E já que falou em jovens cineastas, que conselhos deixa especialmente para aqueles que estão agora  a entrar neste mundo? 

Especialmente na Índia, existe um problema. As pessoas pensam que pelo facto dos meus filmes terem feito o circuito dos festivais, sou um perito na matéria. (risos) Então perguntam-me como podem se candidatar a esses eventos, qual a estratégia que devem usar, etc. Eu pergunto sempre se já acabaram os seus filmes e muitos dizem que ainda não. Logo aí digo-lhes que essa é uma forma errada de encarar as coisas. Primeiro fazes o filme em que acreditas e só depois lidas com tudo o resto. Conheço mesmo realizadores que estão a mudar e remontar os seus filmes, os títulos, etc, para levarem os seus filmes a esses festivais.

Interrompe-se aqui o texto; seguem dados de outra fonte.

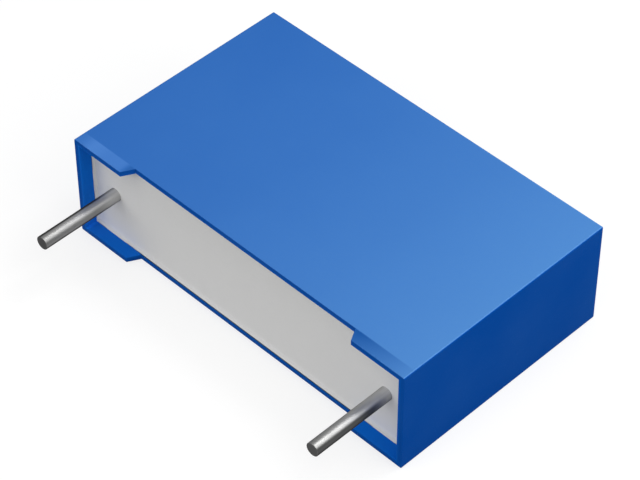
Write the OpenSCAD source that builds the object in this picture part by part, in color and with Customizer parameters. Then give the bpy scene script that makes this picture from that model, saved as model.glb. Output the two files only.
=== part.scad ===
// Box film capacitor with two radial leads, lying on one of its wide faces.
// X runs along the lead row, Y from the board up through the case, Z through its thickness.
// The origin is on the axis of the left lead, in the plane of the feet that stand on the board.

/* [Case] */
// Distance from a lead's axis to the nearer end face of the case
end_margin = 1.5; // [1.2:0.1:2.5]
// Height of the case above the board
case_h = 11; // [9:0.5:16]
// Thickness of the case, across the lead row
case_t = 5; // [4:0.5:7]
// Thickness of the wide walls at the open rim
rim_wall = 0.25; // [0.2:0.05:0.45]
// Thickness of the end walls at the open rim
end_wall = 0.28; // [0.2:0.01:0.45]
// Thickness of the closed end
base_wall = 0.4; // [0.3:0.1:1]
// Draft angle of the moulded cavity, degrees
cavity_draft = 0.5; // [0:0.25:1.5]
// Radius of the moulded outer edges
edge_r = 0.05; // [0.05:0.05:0.2]

/* [Feet] */
// Height of the feet, which hold the resin clear of the board
foot_h = 0.55; // [0.3:0.05:1.2]
// Length of each foot along the case, at its tip
foot_l = 2.7; // [1.5:0.1:4]
// Distance over which the inner end of a foot slopes back to the rim
foot_slope = 0.3; // [0.1:0.05:1]

/* [Leads] */
// Distance between the two lead axes
lead_pitch = 15; // [10:2.5:22.5]
// Diameter of a lead
lead_d = 0.6; // [0.5:0.1:0.8]
// Length of each lead beyond the feet
lead_out = 3.2; // [2.5:0.1:25]
// Straight stretch of a lead inside the resin, before its double bend
lead_straight = 0.1; // [0.05:0.05:0.3]
// Centreline radius of each half of the double bend, which steps a lead in to the film roll
lead_bend_r = 0.8; // [0.5:0.1:1.2]
// Angle of each half of the double bend, degrees
lead_bend_angle = 30; // [20:5:45]
// Straight shank between the two halves
lead_shank = 0.2; // [0.15:0.05:0.5]
// Depth that a welded lead sinks into the sprayed metal
weld_sink = 0.1; // [0.05:0.05:0.2]
// Distance from the top of a lead to the top of the film roll
lead_top_gap = 1.2; // [0.5:0.1:2]

/* [Film roll and resin] */
// Depth of the resin surface below the rim between the feet
resin_drop = 0.15; // [0:0.05:0.3]
// Thickness of resin between the film roll and the narrowest part of the wide walls
resin_side = 0.3; // [0.2:0.05:0.6]
// Thickness of resin between the film roll and the closed end
resin_back = 0.5; // [0.3:0.1:1]
// Distance from the end of a lead's double bend to the film roll
roll_gap = 0.2; // [0.1:0.05:0.5]
// Thickness of the plain film wrapped round the roll
wrap_t = 0.1; // [0.05:0.05:0.2]
// Thickness of the metal sprayed on each end of the roll
spray_t = 0.4; // [0.3:0.1:0.6]

/* [Hidden] */
$fn = 48;

// Cutting tools reach this far past the faces that they cut
cut = 1;

// Case and its cavity
case_l = lead_pitch + 2 * end_margin;
mid_x = lead_pitch / 2;
cavity_h = case_h - base_wall;
taper = cavity_h * tan(cavity_draft);

// Resin surface, and the double bend of each lead just above it
resin_y = foot_h + resin_drop;
lead_r = lead_d / 2;
bend_y = resin_y + lead_straight;
lead_step = micron(2 * lead_bend_r * (1 - cos(lead_bend_angle)) + lead_shank * sin(lead_bend_angle));
lead_rise = micron(2 * lead_bend_r * sin(lead_bend_angle) + lead_shank * cos(lead_bend_angle));
weld_y = bend_y + lead_rise;

// Bending leaves the wire this much thinner, and each bend laps into its straights by this angle
bent_r = 0.99 * lead_r;
bend_lap = 3;

// Film roll with its wrap: an upright flattened roll, wound about an axis along X
roll_y = weld_y + roll_gap;
roll_h = cavity_h - resin_back - roll_y;
roll_t = micron(case_t - 2 * (rim_wall + taper + resin_side));
spray_face = lead_pitch / 2 - lead_step - lead_r + weld_sink;
roll_l = 2 * (spray_face - spray_t);
lead_top = roll_y + roll_h - lead_top_gap;

// A length rounded to a thousandth of a millimetre
function micron(x) = round(1000 * x) / 1000;

// Upright rectangle about the origin with round corners
module round_rectangle(w, h, r) {
    square([w - 2 * r, h], center = true);
    square([w, h - 2 * r], center = true);
    for (x = [-1, 1], y = [-1, 1])
        translate([x * (w / 2 - r), y * (h / 2 - r)]) circle(r);
}

// Outline of the flattened roll: t thick and h long, with half-round ends
module flat_roll_outline(t, h) {
    square([h - t, t], center = true);
    for (side = [-1, 1]) translate([side * (h - t) / 2, 0]) circle(t / 2);
}

// Solids drawn on the wide face (X-Y), on the end face (Y-Z) and on the back (X-Z)
module along_z(length) {
    translate([0, 0, -length / 2]) linear_extrude(length) children();
}

module along_x(length) {
    translate([-length / 2, 0, 0]) rotate([90, 0, 90]) linear_extrude(length) children();
}

module along_y(from, to) {
    translate([0, from, 0]) rotate([-90, 0, 0]) linear_extrude(to - from) children();
}

// Outer block of the case. All its edges are rounded but those of the open side, which is cut flat
module case_block() {
    over = cut + edge_r;
    intersection() {
        along_y(0, case_h + cut) round_rectangle(case_l, case_t, edge_r);
        translate([0, (case_h - over) / 2, 0])
            along_z(case_t + cut) round_rectangle(case_l, case_h + over, edge_r);
        translate([0, (case_h - over) / 2, 0])
            along_x(case_l + cut) round_rectangle(case_h + over, case_t, edge_r);
    }
}

// Half of the cavity's width at the level y, in a case of this outer width and wall at the rim
function cavity_half(outer, wall, y) = outer / 2 - wall - y * tan(cavity_draft);

// Cavity from the level y to the closed end, narrowing by its draft
module cavity(y) {
    a = cavity_half(case_l, end_wall, y);
    a1 = cavity_half(case_l, end_wall, cavity_h);
    b = cavity_half(case_t, rim_wall, y);
    b1 = cavity_half(case_t, rim_wall, cavity_h);
    intersection() {
        along_z(case_t) polygon([[-a, y], [a, y], [a1, cavity_h], [-a1, cavity_h]]);
        along_x(case_l) polygon([[y, -b], [y, b], [cavity_h, b1], [cavity_h, -b1]]);
    }
}

// Gap between the feet, cut through both wide walls and sloping down to the rim at each end
module foot_gap() {
    tip = case_l / 2 - foot_l;
    root = tip - foot_slope;
    along_z(case_t + 2 * cut)
        polygon([[-tip, -cut], [tip, -cut], [tip, 0], [root, foot_h], [-root, foot_h], [-tip, 0]]);
}

// Moulded box, open towards the board, with a foot at each corner
module case() {
    color([0.20, 0.45, 0.73])
        translate([mid_x, 0, 0])
            difference() {
                case_block();
                cavity(-cut);
                foot_gap();
            }
}

// Film roll or its wrap as a solid rod: the outline shrunk by inset
module roll_rod(length, inset) {
    translate([0, roll_y + roll_h / 2, 0])
        along_x(length) flat_roll_outline(roll_t - 2 * inset, roll_h - 2 * inset);
}

// Lead on the right, its axis at the origin of the lead row: straight out of the resin,
// two equal and opposite bends towards the roll, then straight up the sprayed end
module lead_wire() {
    along_y(-lead_out, bend_y) circle(lead_r);
    translate([0, bend_y, 0]) lead_bend();
    translate([-lead_step / 2, (bend_y + weld_y) / 2, 0]) rotate([0, 0, lead_bend_angle])
        along_y(-lead_shank / 2, lead_shank / 2) circle(lead_r);
    translate([-lead_step, weld_y, 0]) rotate([0, 0, 180]) lead_bend();
    translate([-lead_step, 0, 0]) along_y(weld_y, lead_top) circle(lead_r);
}

// Bend that leaves the origin along +Y and turns towards -X, lapping past both its ends
module lead_bend() {
    translate([-lead_bend_r, 0, 0]) rotate([0, 0, -bend_lap])
        rotate_extrude(angle = lead_bend_angle + 2 * bend_lap)
            translate([lead_bend_r, 0]) circle(bent_r);
}

// What is drawn for the right end of the case, put at the right (1) or the left (-1) end
module at_end(side) {
    translate([mid_x, 0, 0]) mirror([side < 0 ? 1 : 0, 0, 0]) children();
}

module lead(side) {
    color([0.72, 0.72, 0.70])
        at_end(side) translate([lead_pitch / 2, 0, 0]) lead_wire();
}

// Metal sprayed on one end of the roll, with the groove that the welded lead sinks into
module end_spray(side) {
    color([0.50, 0.51, 0.52])
        at_end(side)
            difference() {
                translate([spray_face - spray_t / 2, 0, 0]) roll_rod(spray_t, 0);
                translate([lead_pitch / 2, 0, 0]) lead_wire();
            }
}

// Roll of metallised film, wound round and pressed flat
module film_roll() {
    color([0.80, 0.80, 0.82])
        translate([mid_x, 0, 0]) roll_rod(roll_l, wrap_t);
}

// Closing turns of plain film
module outer_wrap() {
    color([0.88, 0.84, 0.70])
        translate([mid_x, 0, 0])
            difference() {
                roll_rod(roll_l, 0);
                roll_rod(roll_l + cut, wrap_t);
            }
}

// Cast resin that seals the case and holds the roll and the leads
module resin_filling() {
    color([0.71, 0.71, 0.69])
        difference() {
            translate([mid_x, 0, 0])
                difference() {
                    cavity(resin_y);
                    roll_rod(2 * spray_face, 0);
                }
            for (side = [-1, 1])
                at_end(side) translate([lead_pitch / 2, 0, 0]) lead_wire();
        }
}

case();
resin_filling();
film_roll();
outer_wrap();
end_spray(-1);  // end_spray_left
end_spray(1);  // end_spray_right
lead(-1);  // lead_left
lead(1);  // lead_right
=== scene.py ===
"""Looks of a box film capacitor: moulded case, cast resin face, tinned leads and wound roll.

X runs along the lead row, Y from the board up through the case, Z through its thickness.
The origin is on the axis of the left lead, in the plane of the feet.
"""

import math

import bpy
import numpy as np
from bpy.props import FloatProperty, FloatVectorProperty, IntProperty, PointerProperty
from bpy.types import Operator, Panel, PropertyGroup
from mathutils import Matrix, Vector


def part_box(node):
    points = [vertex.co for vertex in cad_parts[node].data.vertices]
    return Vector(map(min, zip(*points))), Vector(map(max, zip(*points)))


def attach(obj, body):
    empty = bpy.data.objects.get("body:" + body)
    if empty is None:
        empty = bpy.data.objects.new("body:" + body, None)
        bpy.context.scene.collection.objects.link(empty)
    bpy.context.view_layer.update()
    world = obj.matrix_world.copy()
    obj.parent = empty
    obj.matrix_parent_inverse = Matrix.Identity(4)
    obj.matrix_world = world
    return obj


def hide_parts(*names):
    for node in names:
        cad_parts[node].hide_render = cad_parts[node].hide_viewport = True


bl_info = {
    "name": "Box film capacitor",
    "version": (1, 0, 0),
    "blender": (4, 5, 0),
    "location": "View3D > Sidebar > Capacitor",
    "description": "Case, cast resin face, tinned leads and wound roll of a box film capacitor",
    "category": "Object",
}

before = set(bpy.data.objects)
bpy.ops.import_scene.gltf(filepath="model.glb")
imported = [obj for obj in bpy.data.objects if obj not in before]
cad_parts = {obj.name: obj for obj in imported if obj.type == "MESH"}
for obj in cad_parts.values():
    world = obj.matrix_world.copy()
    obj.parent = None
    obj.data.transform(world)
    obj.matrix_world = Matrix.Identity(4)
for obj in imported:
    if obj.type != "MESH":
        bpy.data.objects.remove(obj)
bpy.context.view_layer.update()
CASE_LOW, CASE_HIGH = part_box("case")
RESIN_LOW, RESIN_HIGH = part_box("resin_filling")
LEAD_LOW, LEAD_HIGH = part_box("lead_left")

MM = 0.001
DEGREE = math.pi / 180
MID_X = (CASE_LOW.x + CASE_HIGH.x) / 2
MID_Z = (CASE_LOW.z + CASE_HIGH.z) / 2
HALF_L = (CASE_HIGH.x - CASE_LOW.x) / 2
HALF_T = (CASE_HIGH.z - CASE_LOW.z) / 2
LEAD_R = (LEAD_HIGH.z - LEAD_LOW.z) / 2
LEAD_X = MID_X - LEAD_LOW.x - LEAD_R
PAGE = "Capacitor"


# ---------------------------------------------------------------- settings


def size(name, description, default_mm):
    """A length that the user may change, kept in metres."""
    return FloatProperty(
        name=name,
        description=description,
        default=default_mm * MM,
        min=0,
        unit="LENGTH",
        precision=5,
    )


def colour(name, description, default):
    """A surface colour, as linear red, green and blue."""
    return FloatVectorProperty(
        name=name, description=description, default=default, size=3, min=0, max=1, subtype="COLOR"
    )


def share(name, description, default):
    """A plain number from 0 to 1."""
    return FloatProperty(
        name=name, description=description, default=default, min=0, max=1, subtype="FACTOR"
    )


def angle(name, description, default_degrees):
    """An angle, kept in radians and given here in degrees."""
    return FloatProperty(
        name=name, description=description, default=default_degrees * DEGREE, subtype="ANGLE"
    )


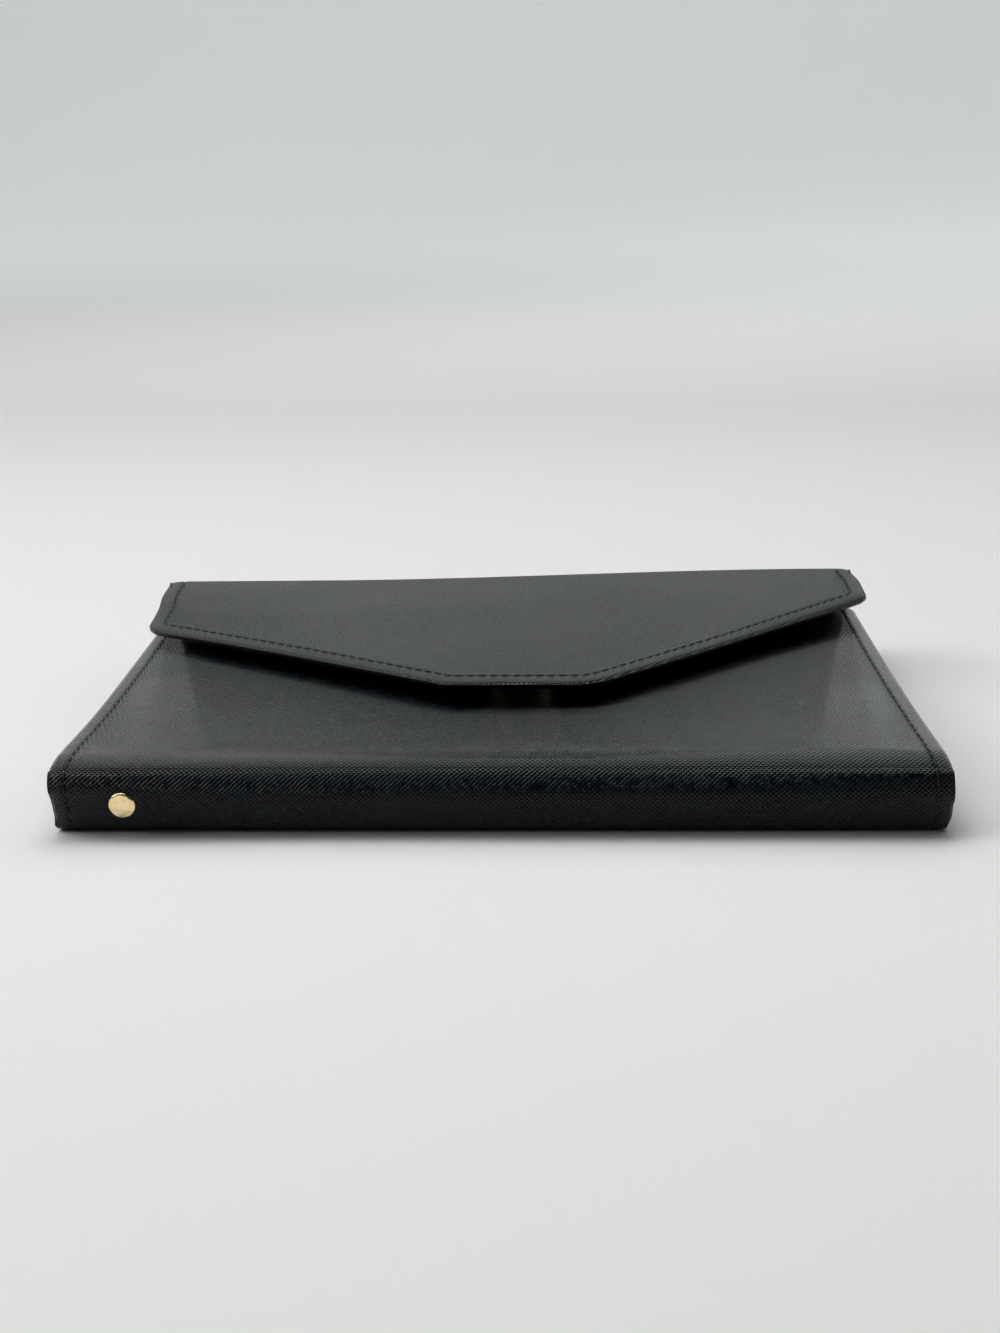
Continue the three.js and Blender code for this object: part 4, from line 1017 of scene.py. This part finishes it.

A meu ver essa não é uma boa forma de agir. 

E há muitos realizadores que fazem apenas o que chamamos “filmes para festival de cinema”, como se fosse um género.

Sim e isso não tem sentido. Além disso, aconselho sempre a serem destemidos perante eles mesmo e as suas histórias de vida. Eles têm de mostrar como veem o mundo em vez de tentarem se moldar ao que um festival quer ou um outro cineasta oferece.